操作系统及版本信息:Linux-5.15.153.1-microsoft-standard-WSL2-x86_64-with-glibc2.35
系统位数:('64bit', 'ELF')
pytorch版本:2.3.0
cuda版本:12.1
cudnn版本:8902


In [2]:
from torch import nn
import torch.nn.functional as F


class TransformerEncoderLayer(nn.Module):
    def __init__(self, d_model, num_heads, dim_feedforward=2048, dropout=0.1):
        super(TransformerEncoderLayer, self).__init__()
        self.self_attn = nn.MultiheadAttention(d_model, num_heads, dropout=dropout)
        self.linear1 = nn.Linear(d_model, dim_feedforward)
        self.dropout = nn.Dropout(dropout)
        self.linear2 = nn.Linear(dim_feedforward, d_model)

        self.norm1 = nn.LayerNorm(d_model)
        self.norm2 = nn.LayerNorm(d_model)
        self.dropout1 = nn.Dropout(dropout)
        self.dropout2 = nn.Dropout(dropout)

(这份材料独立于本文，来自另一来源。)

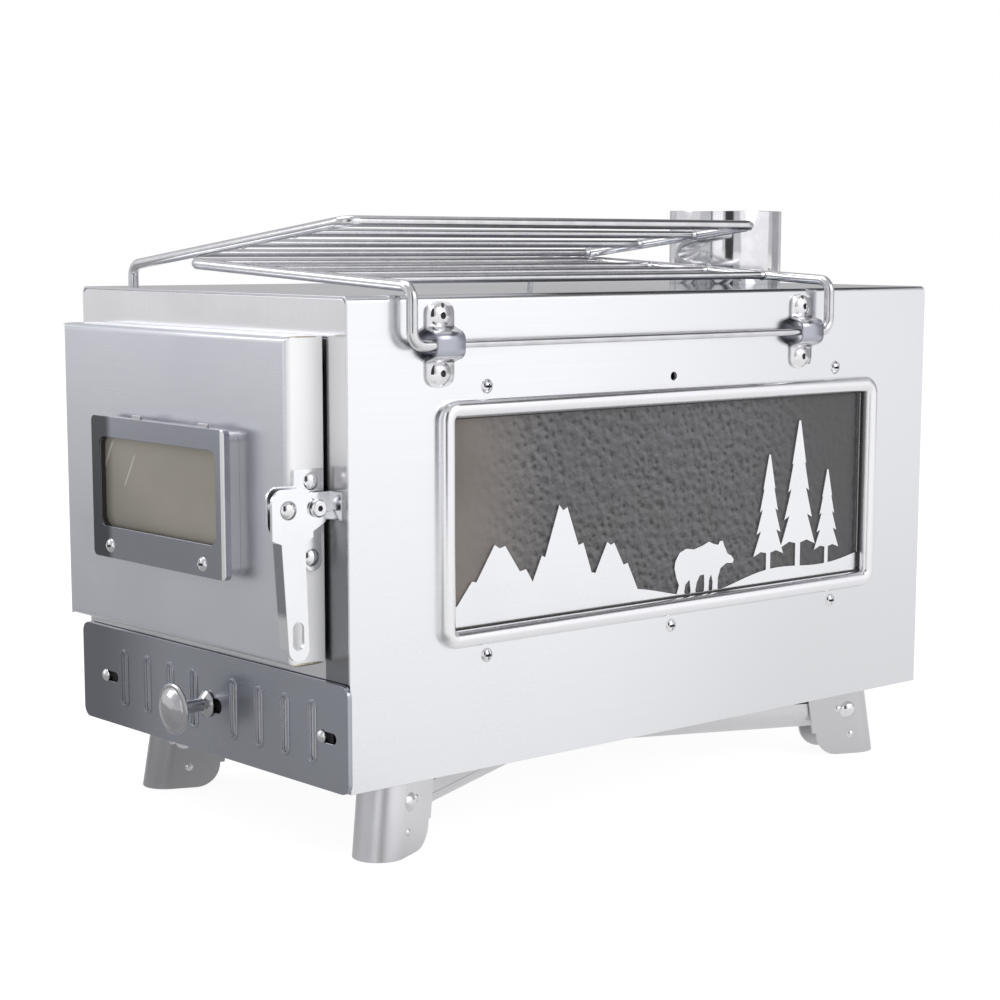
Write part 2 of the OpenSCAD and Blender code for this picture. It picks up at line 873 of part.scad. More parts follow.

    def forward(self, src):
        src2 = self.norm1(src)
        # Multi-head attention
        # Ensure the output of self_attn has the same shape as src
        attn_output, _ = self.self_attn(src2, src2, src2)
        src = src + attn_output

        # Another normalization
        src2 = self.norm2(src)

        # Feed-forward network
        # Check output shape of linear1; should be [batch_size, seq_len, dim_feedforward]
        src2 = F.relu(self.linear1(src2))
        src2 = self.dropout1(src2)  # Apply dropout after activation

        # Ensure linear2 shapes the output back to [batch_size, seq_len, d_model]
        src2 = self.linear2(src2)
        src2 = self.dropout2(src2)  # Apply dropout

        # Residual connection
        src = src + src2
        return src